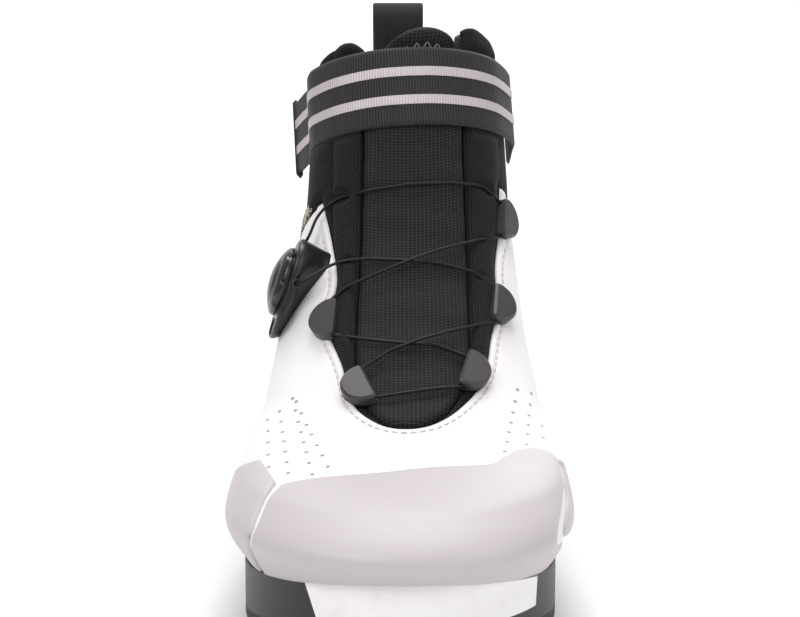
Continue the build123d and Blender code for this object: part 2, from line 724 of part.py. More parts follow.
def crossing(*places):
    """Corners of a lace run over the instep at places (x, z, lift)."""
    return [(over(*place), INSTEP_BEND_R) for place in places]


INSTEP_BEND_R = 12.0
lace_route = [
    (DIAL.from_local_coords(Vector(-8.6, 6.6, 4.3)), 0),
    (DIAL.from_local_coords(Vector(-6.0, 14.5, 4.0)), 8),
    (DIAL.from_local_coords(Vector(-3.6, 19.0, 3.0)), 5),
    *crossing((-29.5, 128, 1.6), (-13, 133, 1.6), (2, 135.3, 1.7), (17, 135.8, 1.7), (29, 134.5, 1.8)),
    *guide_turn("guide_medial_top", True),
    *crossing((27, 114.5, 2.2), (14, 111.5, 3.0), (2, 107.3, 3.6), (-10, 102.5, 3.0), (-20, 98.5, 2.4)),
    *guide_turn("guide_lateral_mid", True),
    *crossing((-13, 82.5, 1.8), (-1, 81.5, 1.8), (11, 80.8, 1.8)),
    *guide_turn("guide_medial_low", True),
    *crossing((9, 67.8, 2.0), (-3, 66.4, 2.0)),
    *guide_turn("guide_lateral_low", False),
    *crossing((-5, 78.6, 2.6), (6, 81.6, 4.0), (17, 84.6, 2.8)),
    *guide_turn("guide_medial_mid", False),
    *crossing((25, 103.6, 1.7), (13, 106.9, 1.7), (0, 108.2, 1.7), (-13, 108.6, 1.7), (-23.5, 107.3, 1.8)),
    (DIAL.from_local_coords(Vector(15.0, 0.5, 2.8)), 3),
    (DIAL.from_local_coords(Vector(11.1, 0.0, 4.3)), 0),
]
lace_path = rounded_path(lace_route)


def cord(radius):
    with BuildPart() as body:
        with BuildSketch(Plane(origin=lace_path @ 0, z_dir=lace_path % 0)):
            Circle(radius)
        sweep(path=lace_path)
    return body.part


lace = cord(LACE_R)
export(lace, "lace_cable")
lace_bore = cord(LACE_R + 0.3)

boot_form = form(-0.05)


def guide(name):
    """Half-moon lace guide lying on the skin with its straight side towards the throat."""
    away = away_from_throat(name)
    with BuildPart() as body:
        with BuildSketch(GUIDES[name].offset(-3)):
            with Locations((0, -GUIDE_SHIFT * away)):
                Circle(GUIDE_R)
            with Locations((0, -(GUIDE_FLAT + GUIDE_R) * away)):
                Rectangle(3 * GUIDE_R, 2 * GUIDE_R, mode=Mode.SUBTRACT)
            fillet(vertices(), 1.5)
        extrude(amount=3 + GUIDE_T)
        chamfer(faces().sort_by(Axis(GUIDES[name].origin, GUIDES[name].z_dir))[-1].edges(), 0.8)
        add(boot_form, mode=Mode.SUBTRACT)
        add(lace_bore, mode=Mode.SUBTRACT)
    return body.part


for name in GUIDES:
    export(guide(name), name)

# Dial parts
with BuildPart() as dial_base:
    with BuildSketch(DIAL.offset(-14)):
        with Locations((0, -BASE_DROP)):
            RectangleRounded(BASE_W, BASE_L, 12)
    extrude(amount=14 + BASE_TOP)
    chamfer(faces().sort_by(Axis(DIAL.origin, DIAL.z_dir))[-1].edges(), 1.0)
    add(boot_form, mode=Mode.SUBTRACT)
    disc(CHAMBER_R, CHAMBER_FLOOR, BASE_TOP + 1, Mode.SUBTRACT)
    with BuildSketch(DIAL.offset(BASE_TOP)):
        with Locations((0, CLIP_Y)):
            RectangleRounded(11, 6.4, 1.5)
    extrude(amount=-3, mode=Mode.SUBTRACT)
    add(lace_bore, mode=Mode.SUBTRACT)
    disc(PIVOT_R + 0.02, -14, BASE_TOP, Mode.SUBTRACT)
export(dial_base.part, "dial_base")

with BuildPart() as dial_clip:
    with BuildSketch(DIAL.offset(BASE_TOP - 2.95)):
        with Locations((0, CLIP_Y)):
            RectangleRounded(10.6, 6.0, 1.3)
    extrude(amount=1.2)
    with BuildSketch(DIAL.offset(BASE_TOP - 1.75)):
        with Locations((-2.6, CLIP_Y), (2.6, CLIP_Y)):
            Rectangle(2, 4.4)
    extrude(amount=1.1)
export(dial_clip.part, "dial_clip")

with BuildPart() as dial_ring:
    disc(RING_R, BASE_TOP + 0.05, RING_TOP)
    disc(CHAMBER_R, BASE_TOP, RING_TOP + 1, Mode.SUBTRACT)
export(dial_ring.part, "dial_ring")

with BuildPart() as dial_spool:
    disc(SPOOL_R, SPOOL_FROM, SPOOL_FROM + SPOOL_FLANGE)
    disc(SPOOL_CORE_R, SPOOL_FROM, SPOOL_TOP)
    disc(SPOOL_R, SPOOL_TOP - SPOOL_FLANGE, SPOOL_TOP)
    disc(HUB_R, SPOOL_TOP, HUB_TOP)
    disc(DRIVE_R, HUB_TOP, DRIVE_TOP)
    disc(PIVOT_R + 0.3, SPOOL_FROM - 1, DRIVE_TOP + 1, Mode.SUBTRACT)
export(dial_spool.part, "dial_spool")

with BuildPart() as lace_winding:
    disc(SPOOL_CORE_R + 2.4, SPOOL_FROM + SPOOL_FLANGE + 0.05, SPOOL_TOP - SPOOL_FLANGE - 0.05)
    disc(SPOOL_CORE_R + 0.05, SPOOL_FROM, SPOOL_TOP, Mode.SUBTRACT)
export(lace_winding.part, "lace_winding")

with BuildPart() as dial_screw:
    disc(PIVOT_R, 0.1, DRIVE_TOP + 0.3)
    disc(SCREW_HEAD_R, DRIVE_TOP + 0.3, DRIVE_TOP + 0.3 + SCREW_HEAD_T)
    with BuildSketch(DIAL.offset(DRIVE_TOP + 0.3 + SCREW_HEAD_T)):
        Rectangle(4.4, 0.9)
        Rectangle(0.9, 4.4)
    extrude(amount=-0.9, mode=Mode.SUBTRACT)
export(dial_screw.part, "dial_screw")

with BuildPart() as dial_knob:
    disc(KNOB_R, KNOB_FROM, KNOB_TOP)
    fillet(faces().sort_by(Axis(DIAL.origin, DIAL.z_dir))[-1].edges(), 4.0)
    with Locations(DIAL.offset(KNOB_FROM)):
        with PolarLocations(KNOB_R + 0.3, GRIP_COUNT):
            Cylinder(GRIP_R, 3.0, align=(Align.CENTER, Align.CENTER, Align.MIN), mode=Mode.SUBTRACT)
    disc(KNOB_HOLLOW_R, KNOB_FROM, KNOB_FLOOR, Mode.SUBTRACT)
    disc(KNOB_BORE_R, KNOB_FROM, KNOB_CEILING, Mode.SUBTRACT)
    disc(CAP_R + 0.05, KNOB_TOP - CAP_T, KNOB_TOP + 1, Mode.SUBTRACT)
export(dial_knob.part, "dial_knob")

with BuildPart() as dial_cap:
    disc(CAP_R, KNOB_TOP - CAP_T + 0.05, KNOB_TOP + 0.5)
    fillet(faces().sort_by(Axis(DIAL.origin, DIAL.z_dir))[-1].edges(), 0.5)
export(dial_cap.part, "dial_cap")

# ---------------------------------------------------------------- ankle strap
STRAP_ORIGIN = Vector(0, 163 - TOE_TO_ORIGIN, 171.8)
STRAP_PLANE = Plane(origin=STRAP_ORIGIN, x_dir=(1, 0, STRAP_ROLL), z_dir=(-STRAP_ROLL, STRAP_LEAN, 1))
STRAP_LATERAL = (0.965, 0.86, 0.68, 0.43, 0.15)
STRAP_MEDIAL = (0.2, 0.45, 0.68, 0.86, 0.965)
STRAP_ROOT_X = 40.6  # the medial side of the collar band, where the strap is sewn down
STRAP_SEAM, STRAP_SEAM_GAP, ANCHOR_END = 37.0, 3.0, 66.5


def strap_point(side, share, lift):
    """Point of the strap's plane above the front of the skin, in the plane's own coordinates."""
    z = STRAP_ORIGIN.Z
    for _ in range(6):
        point = skin_point(z, side, share)
        z = STRAP_ORIGIN.Z + STRAP_ROLL * point.X - STRAP_LEAN * (point.Y - STRAP_ORIGIN.Y)
    local = STRAP_PLANE.to_local_coords(above_skin(z, side, share, lift))
    return (local.X, local.Y)


def strap_line(lift):
    """The strap's run at one lift above the skin, from its flared lateral end to its medial root."""
    lateral_end = [(-43.0 - lift, 60.0), (-38.8 - lift, 48.0), (-36.2 - lift, 40.5)]
    return (
        lateral_end
        + [strap_point(-1, share, lift) for share in STRAP_LATERAL]
        + [strap_point(1, share, lift) for share in STRAP_MEDIAL]
        + [(STRAP_ROOT_X + lift, STRAP_SEAM)]
    )


def strap_layer(low, high, up=0.0, width=STRAP_W):
    with BuildPart() as body:
        with BuildSketch(STRAP_PLANE.offset(up - width / 2)):
            with BuildLine():
                inner, outer = Spline(*strap_line(low)), Spline(*strap_line(high))
                Line(inner @ 0, outer @ 0)
                Line(inner @ 1, outer @ 1)
            make_face()
        extrude(amount=width)
    return body.part


strap = strap_layer(STRAP_CLEAR, STRAP_CLEAR + STRAP_T)
export(strap, "ankle_strap")

with BuildPart() as stripes:
    for up in (-5.4, 5.6):
        add(strap_layer(STRAP_CLEAR + STRAP_T + 0.05, STRAP_CLEAR + STRAP_T + 0.35, up, 3.6))
    # The stripes stop short of the seam, so the strap can fold back over it.
    with Locations((STRAP_ROOT_X, STRAP_ORIGIN.Y + STRAP_SEAM, 150)):
        Box(20, 9, 100, mode=Mode.SUBTRACT)
export(stripes.part, "reflective_stripes")

# The strap's lateral end is folded into a stiff pull tab.
TAB_L, TAB_T, TAB_H = 3.4, 2.6, 33.0
flare = Vector(*strap_line(STRAP_CLEAR + STRAP_T / 2)[0])
with BuildPart() as strap_tab:
    with BuildSketch(STRAP_PLANE.offset(-TAB_H / 2)):
        with Locations((flare.X - 0.3, flare.Y + TAB_L / 2 + 0.1)):
            RectangleRounded(TAB_T, TAB_L, 1)
    extrude(amount=TAB_H)
export(strap_tab.part, "strap_tab")

# Hook tape inside the strap's lateral end and loop tape on the collar band facing it.
HOOK_T = 0.7
with BuildPart() as strap_hook:
    add(strap_layer(STRAP_CLEAR - 0.05 - HOOK_T, STRAP_CLEAR - 0.05, 0, 24))
    with Locations((-SIDE_REACH / 2, 64, 150)):
        Box(SIDE_REACH, 16, 100, mode=Mode.INTERSECT)
export(strap_hook.part, "strap_hook")

TAPE_SIDE = ((204, 145.6), (222, 144), (222, 170), (204, 173.6))
with BuildPart() as strap_loop:
    add(layer(-0.6, 0.1))
    add(seen_from_side(TAPE_SIDE, -SIDE_REACH, 0), mode=Mode.INTERSECT)
export(strap_loop.part, "strap_loop")

# The strap's medial root is sewn down behind its hinge line.
ANCHOR_START = STRAP_SEAM + STRAP_SEAM_GAP
with BuildPart() as strap_anchor:
    with BuildSketch(STRAP_PLANE.offset(-STRAP_W / 2)):
        with Locations((STRAP_ROOT_X + STRAP_CLEAR + STRAP_T / 2, (ANCHOR_START + ANCHOR_END) / 2)):
            Rectangle(STRAP_T, ANCHOR_END - ANCHOR_START)
    extrude(amount=STRAP_W)
export(strap_anchor.part, "strap_anchor")

# ---------------------------------------------------------------- pull loop at the heel
LOOP_X = -2.0
LOOP_FRONT = ((287.9, 187.2), (287.8, 192), (283.4, 200), (280.6, 207))
LOOP_OUTER = (*LOOP_FRONT, (285, 213), (291, 210), (291.8, 200), (290.9, 187.2))
LOOP_INNER = ((289.4, 190), (286.6, 197), (282.6, 205), (285.4, 211.4), (289.7, 208), (290.4, 197))
with BuildPart() as pull_loop:
    with BuildSketch(Plane.YZ.offset(LOOP_X - LOOP_W / 2)):
        with BuildLine():
            edge = Spline(*[(s - TOE_TO_ORIGIN, z) for s, z in LOOP_OUTER])
            Line(edge @ 0, edge @ 1)
        make_face()
        with BuildLine():
            Spline(*[(s - TOE_TO_ORIGIN, z) for s, z in LOOP_INNER], periodic=True)
        make_face(mode=Mode.SUBTRACT)
    extrude(amount=LOOP_W)
export(pull_loop.part, "pull_loop")

with BuildPart() as loop_anchor:
    with Locations((LOOP_X, 140, 185.8)):
        Box(LOOP_W + 1, 40, 34, align=(Align.CENTER, Align.CENTER, Align.MAX))
    add(form(-2.9), mode=Mode.INTERSECT)
    add(form(-0.3), mode=Mode.SUBTRACT)
export(loop_anchor.part, "loop_anchor")
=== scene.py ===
"""Looks of the cross country ski boot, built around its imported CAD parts.

Lengths in this script are millimetres until a mesh is made, where they become metres.
The soft pieces are patches of one surface, the outer skin of the boot, cut to their outlines.
A place on the skin is (q, z): q runs from 0 at the toe's middle line to -1 at the widest place of the
lateral side and -2 at the heel, or to +1 and +2 round the medial side, and z is the height.
A station is the distance behind the toe tip.
"""

import bmesh
import bpy
import numpy as np
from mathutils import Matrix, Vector, noise
from mathutils.kdtree import KDTree


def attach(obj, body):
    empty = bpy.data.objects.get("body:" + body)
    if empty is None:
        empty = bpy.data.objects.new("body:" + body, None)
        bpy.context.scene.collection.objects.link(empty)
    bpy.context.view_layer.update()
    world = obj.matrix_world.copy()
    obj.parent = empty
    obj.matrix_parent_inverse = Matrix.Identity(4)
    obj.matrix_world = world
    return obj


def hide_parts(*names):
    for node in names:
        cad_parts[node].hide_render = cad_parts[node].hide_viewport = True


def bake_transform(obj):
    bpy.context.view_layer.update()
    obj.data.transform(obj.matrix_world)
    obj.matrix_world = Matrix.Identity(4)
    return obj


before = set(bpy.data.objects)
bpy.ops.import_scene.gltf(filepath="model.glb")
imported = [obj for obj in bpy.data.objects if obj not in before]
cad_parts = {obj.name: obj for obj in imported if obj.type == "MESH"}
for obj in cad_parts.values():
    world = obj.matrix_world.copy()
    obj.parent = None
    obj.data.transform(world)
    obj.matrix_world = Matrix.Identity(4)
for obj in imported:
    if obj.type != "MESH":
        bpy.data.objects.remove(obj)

MM = 0.001
TOE_TO_ORIGIN = 150.0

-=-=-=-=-

- Exercise aim
What is needed is an exact copy of the lines from the start of the listing through the line where "return [(over(*place), INSTEP_BEND_R)" sits, please, both end lines included and nothing more.

- Solved problem
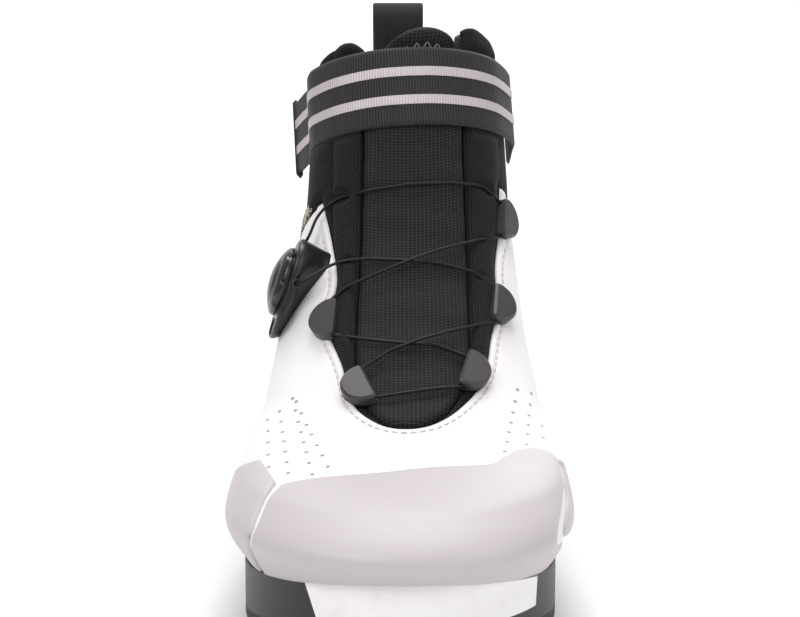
Continue the build123d and Blender code for this object: part 2, from line 724 of part.py. More parts follow.
def crossing(*places):
    """Corners of a lace run over the instep at places (x, z, lift)."""
    return [(over(*place), INSTEP_BEND_R) for place in places]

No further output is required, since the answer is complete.